Through engaging with these materials, students in the class had a better understanding of the ways in which the state can maintain control over individuals. This work also lent insight into the historical stakes of the COVID-19 pandemic, and the political practices of maintaining order through mask and vaccine mandates, enforced quarantine, and constant surveillance. “The most surprising thing I learned from this experience was how important and pervasive biopower is in our lives,” said Maggie McCarthy ‘25, a student curator in the “Biopower” class. “It’s something that we don’t think about much, but exists in almost every aspect of our world.”

Students from that class valued the opportunity to engage with the resources available in the library in creating the exhibit. “The ability to work closely with sources from Special Collections was my absolute favorite part of the class,” said McCarthy ‘25. “Getting to spend so much time working hands-on with primary sources helped me deeply engage with the material.”

“The opportunity to engage multiple times with not just the text of a primary source, but an actual book/pamphlet/scrapbook, etc. was always very interesting because there’s so much more to texts than what is actually written,” said Callia Weisiger-Vallas ‘24, another student in the class. “It is also just intriguing to me to be able to immerse myself more fully in the text as it exists alongside choices like font size, book size, paratextual information, images, sometimes advertisements in more popular texts, etc.” 

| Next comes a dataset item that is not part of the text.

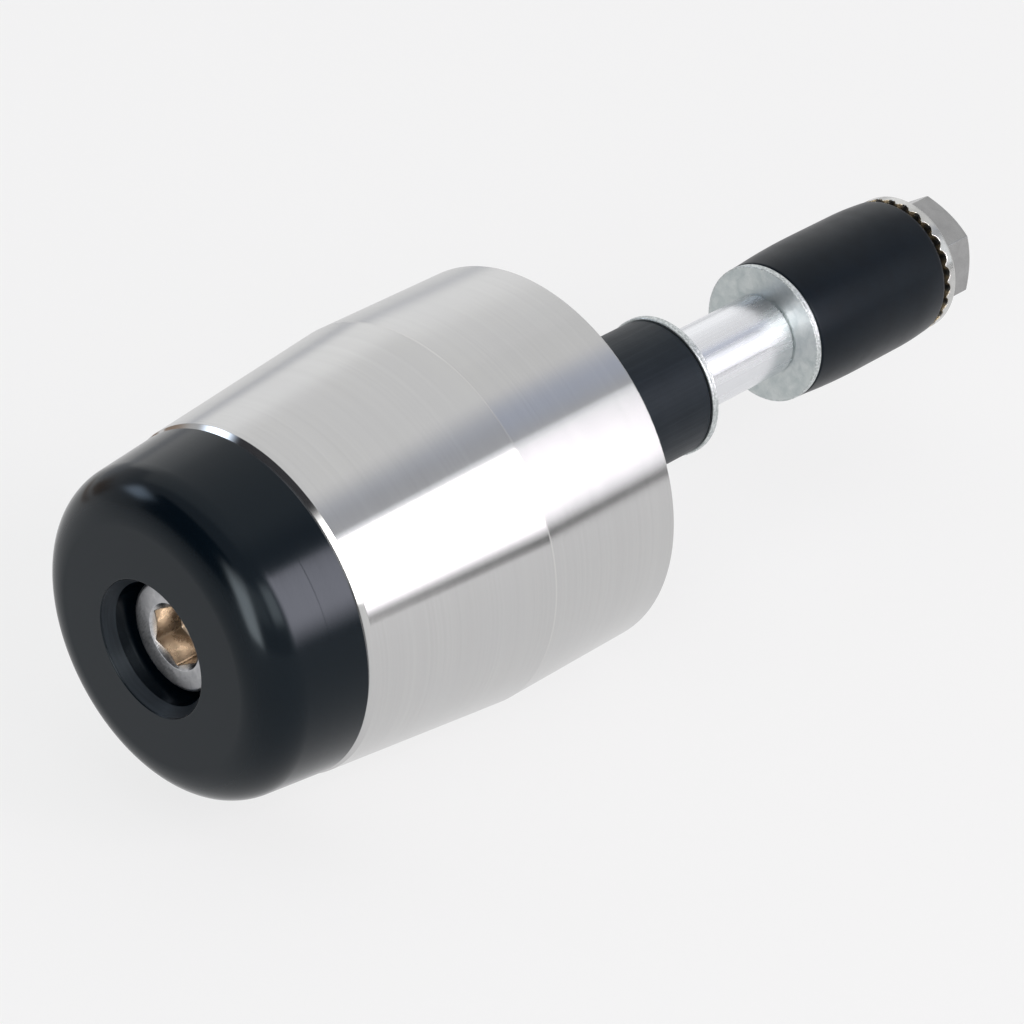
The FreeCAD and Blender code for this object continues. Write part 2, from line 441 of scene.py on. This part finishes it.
def make_rubber(name, low, high, rough_low, rough_high, ior, streaks):
    s = Shade(name)
    grain = s.noise(s.position, scale=9.0, detail=4)
    cloud = s.noise(s.position, scale=0.6, detail=2)
    height = s.times(grain, 0.4)
    tone = s.plus(s.times(grain, 0.5), s.times(cloud, 0.5))
    if streaks:
        lines = s.drawn(0.30, 14.0, 1.0)
        height = s.plus(height, lines)
        tone = s.plus(s.times(tone, 0.5), s.times(lines, 0.5))
    colour = s.mix(s.rise(tone, 0.35, 0.65), low, high)
    return s.set(
        Base_Color=colour,
        Roughness=s.spread(tone, rough_low, rough_high, 0.35, 0.65),
        IOR=ior,
        Specular_Tint=(0.80, 0.92, 1.0),
        Normal=s.bump(height, 0.012),
    )


def make_washer_steel():
    s = Shade("washer_steel")
    cells = s.tree.nodes.new("ShaderNodeTexVoronoi")
    s.put(s.position, cells.inputs["Vector"])
    cells.inputs["Scale"].default_value = 1.1
    spangle = s.tree.nodes.new("ShaderNodeSeparateColor")
    s.join(cells.outputs["Color"], spangle.inputs[0])
    cloud = s.noise(s.position, scale=0.9, detail=4, distortion=0.6)
    grain = s.noise(s.position, scale=12.0, detail=3)
    tone = s.plus(s.times(cloud, 0.7), s.times(spangle.outputs[0], 0.12))
    tone = s.plus(tone, s.times(grain, 0.25))
    colour = s.mix(s.rise(tone, 0.35, 0.72), (0.44, 0.485, 0.49), (0.59, 0.62, 0.615))
    # The torn rim glitters
    rim = s.rise(s.r, WASHER_RADIUS - 0.20, WASHER_RADIUS - 0.10)
    specks = s.noise(s.position, scale=4.5, detail=2, roughness=0.6)
    torn = s.mix(s.rise(specks, 0.42, 0.60), (0.42, 0.45, 0.45), (0.64, 0.67, 0.67))
    colour = s.mix(rim, colour, torn)
    height = s.plus(cloud, s.times(grain, 0.35))
    return s.set(
        Base_Color=colour,
        Metallic=1.0,
        Roughness=s.plus(s.spread(tone, 0.42, 0.34, 0.35, 0.72), s.times(rim, 0.04)),
        Normal=s.bump(s.plus(height, s.times(specks, rim, 1.2)), 0.012),
    )


def make_spacer_aluminium():
    s = Shade("spacer_aluminium")
    lines = s.drawn(0.20, 120.0, 1.0)
    cloud = s.noise(s.position, scale=0.5, detail=3)
    colour = s.mix(s.rise(lines, 0.35, 0.65), (0.74, 0.75, 0.775), (0.78, 0.79, 0.815))
    return s.set(
        Base_Color=colour,
        Metallic=1.0,
        Roughness=s.plus(s.spread(lines, 0.23, 0.27, 0.3, 0.7), s.spread(cloud, 0, 0.03, 0.3, 0.7)),
        Anisotropic=0.4,
        Tangent=s.tangent(),
        Normal=s.bump(lines, 0.0002),
    )


def make_nut_steel():
    s = Shade("nut_steel")
    cloud = s.noise(s.position, scale=0.8, detail=4, distortion=0.4)
    grain = s.noise(s.position, scale=10.0, detail=3)
    tone = s.plus(s.times(cloud, 0.65), s.times(grain, 0.35))
    colour = s.mix(s.rise(tone, 0.35, 0.65), (0.50, 0.50, 0.49), (0.60, 0.60, 0.59))
    # Oil left in the grooves of the bearing face
    oily = s.times(s.fall(s.y, NUT_SEAT + 0.30, NUT_SEAT + 0.50),
                   s.fall(s.r, NUT_RIM - 0.06, NUT_RIM - 0.01))
    colour = s.mix(oily, colour, (0.42, 0.34, 0.22))
    # The hexagon keeps the dull skin of its forming
    dull = s.times(s.rise(s.y, NUT_SEAT + 1.50, NUT_SEAT + 1.70), s.fall(s.r, 6.1, 6.5))
    colour = s.mix(dull, colour, (0.64, 0.64, 0.65), "MULTIPLY")
    rough = s.plus(s.spread(tone, 0.22, 0.15, 0.35, 0.65),
                   s.plus(s.times(oily, 0.30), s.times(dull, 0.05)))
    return s.set(
        Base_Color=colour,
        Metallic=1.0,
        Roughness=rough,
        Normal=s.bump(tone, 0.02),
    )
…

Jian Wei ‘24, though not enrolled in the “Biopower” class, also contributed to the exhibition, writing the introductory parts of the catalog essay and helping physically install the exhibition. Wei enjoyed the experience of handling the materials. “Making cradles for the objects and designing the labels were such a distinct yet integral part of curating the exhibition that taught me a great deal about the hands-on aspect of the work,” he said. “My thanks to [Library Conservator] Bruce Bumbarger at the conservatory lab for his detailed and considerate instructions.”

The arrangement of the exhibition space was as much of a priority for the student curators as the content of the materials itself, said Weisiger-Vallas. “Definitely the most interesting and surprising thing I learned was how few people actually read the wall/catalog/display label text exhibition, and consequently potential strategies to engage an audience beyond a really great label. Everything in an exhibition becomes important, and understanding a little bit of the theory and motivations behind creating an effective exhibition was really useful and enlightening.”

On Sept. 30, Callia Weisiger-Vallas ’24, Michael O’Connell ’24, Kate Braverman ’25, and Maggie McCarthy ’25 discussed their curatorial work at an exhibition talk in Lutnick Library. They reflected on how their curation work molded their understanding of biopower, as well as the value they found in interacting with materials from the Special Collections. 

“They offered complementary perspectives, each centered on the particular object they had analyzed for the exhibit,” said Graham and Hayton. “These four students represent the outstanding scholarship — thinking and writing — we can hope to see in our students.”